API Reference Documentation

When you merge together conceptual documentation and auto-generated API reference documentation you probably want to put the two into some particular structure (or hierarchy). You should notice that no matter from how many sources you build auto-generated API reference, this documentation can go into a single place into the topics hierarchy.

If you look at the topics.xml file again, you'll notice this node:

<stoc project="Project" />

It represents the node with the auto-generated API reference. It can be put anywhere into the hierarchy, either manually or from the Topics Explorer. In this example I will make it a child of a root item called API Reference.

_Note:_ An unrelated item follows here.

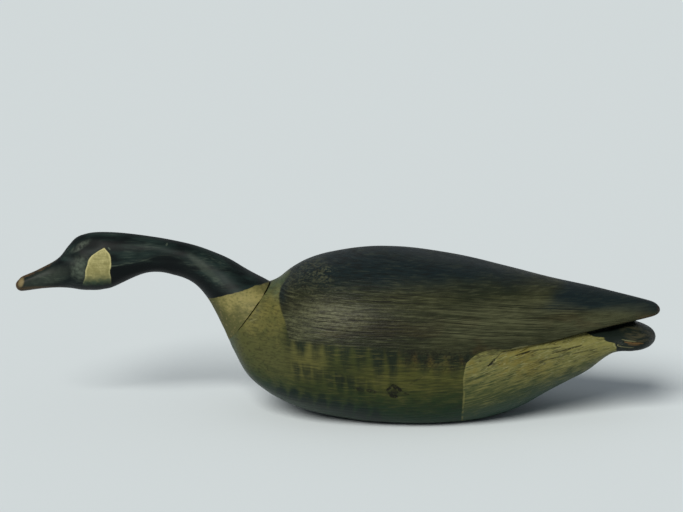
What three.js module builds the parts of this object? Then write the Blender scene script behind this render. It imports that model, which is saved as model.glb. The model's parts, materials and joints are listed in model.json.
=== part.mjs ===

Here is how the topics.xml file has been updated:

<topics>
  <topic id="679431bf-4adc-4f8b-a90d-012a4f14d6c4" file="Conceptual.aml" />
  <topic id="0fa8f38b-522c-4894-9af8-cd6449d1b169" file="API Reference.aml">
    <stoc project="Project" />
  </topic>
</topics>

And the resulting Help 1.x .chm file:

Conceptual types

DocProject allows you to create several types of conceptual documentation. New topics can be added from the Topics Explorer using the command "Insert a new conceptual topic". The following templates for MAML documents are available (for most of them the title is self-explanatory):

  • Conceptual
  • Error Message
  • Glossary
  • How to
  • Orientation
  • Reference (several templates)
  • Sample
  • SDK Tech (several templates)
  • Troubleshooting
  • UI reference
  • Walkthrough
  • Whitepaper
  • XML reference

MAML defines a collection of tags and how they relate to each other. The schemas are available in Schemas\Authoring folder under the Sandcastle installation folder. The following table is an excerpt from these schemas. It shows the most important elements and their description (and additional comments).

Tag Description
<para> The para element describes a paragraph. It is the most basic documentation unit.
<content> This element holds authored content. It can be anything from code to sections or procedures, links or tables, etc.
<title> The title element describes the name of a part of the document.
<quote> The quote element describes a quotation.
<summary> This element contains a summary, introduction, or short description of the current item. This text typically appears in a topic and may also be used as the description of the topic that appears in a jump table when the topic is being linked to.
<remarks> This element contains a detailed discussion of the current item.
<comments> This element holds a general discussion.
<description> This element holds a general discussion.
<conclusion> This element holds a conclusion to some piece of documentation.
<introduction> This element contains an introduction to some piece of documentation.
<sections> This element holds a collection of section elements.
<section> The section element describes a section within a document. The section element supports recursion.
<sectionSimple> The sectionSimple element describes a section within a document. This element is similar to the section element; however, it is not recursive.
<glossary> The glossary element describes a set of terms and their definitions.
<glossaryEntry> glossaryEntry is a single definition in the glossary with a set of terms attached.
<relatedTopics> relatedTopics is used to link to other topics that might be interesting to the reader.
<procedure> This element is the root of a procedure.
<steps> This element is a collection of steps in a procedure.
<step> This element is a step in a procedure.
<list> The list element describes content that should be displayed as a list. The class attribute describes the type of list, which can be "bullet", "nobullet" or "ordered". The "class" attribute is mandatory.
<listItem> The listItem element describes an item within a list. The content of the listItem element will be treated as a unit.
<link> The link element can contain text but this text is discarded at build time in favor of the actual title of the link target, so the text in this element is not localizable.
<externalLink> The externalLink element describes links that are external to Microsoft and must be managed through a redirection scheme.
<linkText> The linkText element describes the text of a link.
<linkAlternateText> The linkAlternateText element describes the alternate text of the link, used for "alt text" on the Web.
<linkUri> The linkUri element describes the URI of the link.
<mediaLink> The media element represents media objects of any type. It is intended as a placeholder for images, audio and video. The rendering program will be responsible to render the referenced object in a reasonable manner.
<codeExamples> This element is a collection of codeExample elements.
<codeExample> This element holds a discussion of a code example.
<buildInstructions> This element holds instructions for building a code example.
<codeEntityReference> This element holds a reference to a code entity.
<parameterReference> This element holds a reference to a parameter.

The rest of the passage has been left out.